Python, JavaScript, and basically every programming language have built-in Base64 libraries too. But for quick one-off conversions, the online route is still faster.

Wrapping Up

Base64 encoding is one of those things you don't think about much until you need it—and then you need it right now. Having a reliable online Base64 tool bookmarked saves you from digging through documentation or writing throwaway scripts every time.

Whether you're debugging APIs, embedding images, or working with JWTs, understanding how Base64 works (and when to use which variant) makes you more effective at pretty much anything involving web technologies.

Frequently Asked Questions

Is Base64 the same as encryption?

No. Base64 is an encoding scheme, not encryption. It converts binary data into ASCII text for transport compatibility. Anyone can decode a Base64 string. Use it alongside proper encryption like AES if you need to protect data.

What is the difference between Base64 and Base64URL?

Base64URL replaces + and / with - and _, and removes the = padding. This makes the output URL-safe, necessary for JWTs, query parameters, and any context where the string appears in a URL.

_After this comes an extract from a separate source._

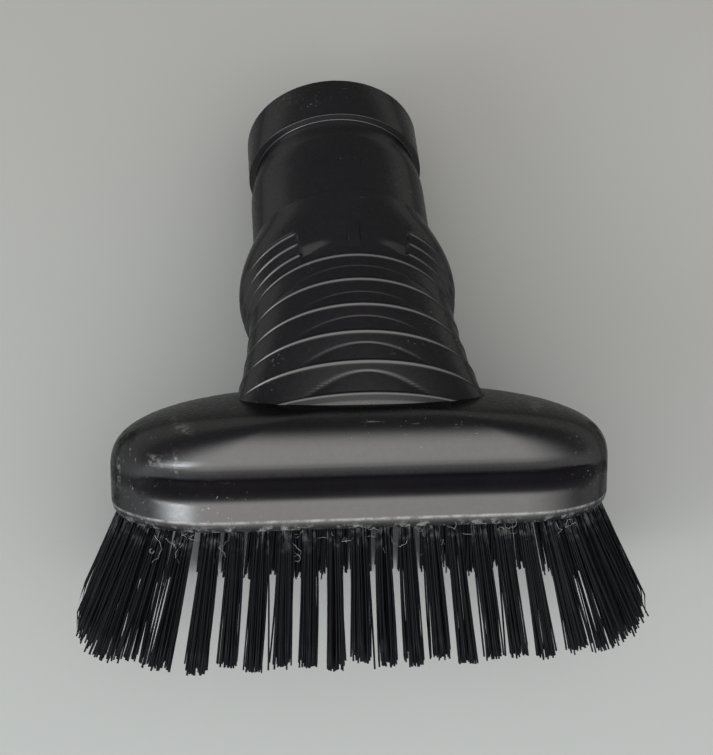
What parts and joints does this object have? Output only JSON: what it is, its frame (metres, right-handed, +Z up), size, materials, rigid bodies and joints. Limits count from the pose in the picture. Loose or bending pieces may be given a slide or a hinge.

Does Base64 encoding increase file size?

Yes. Base64 increases data size by approximately 33% because every 3 bytes of input become 4 bytes of output. For large files this can add up, so Base64 is best used for smaller payloads.

Can I encode images to Base64 online?

Yes. Many online tools accept image file uploads and return a data URI string that you can paste directly into HTML or CSS.

Is it safe to use online Base64 converters?

For non-sensitive data like debugging API responses or encoding public images, yes. For passwords or private data, use a local command-line tool instead.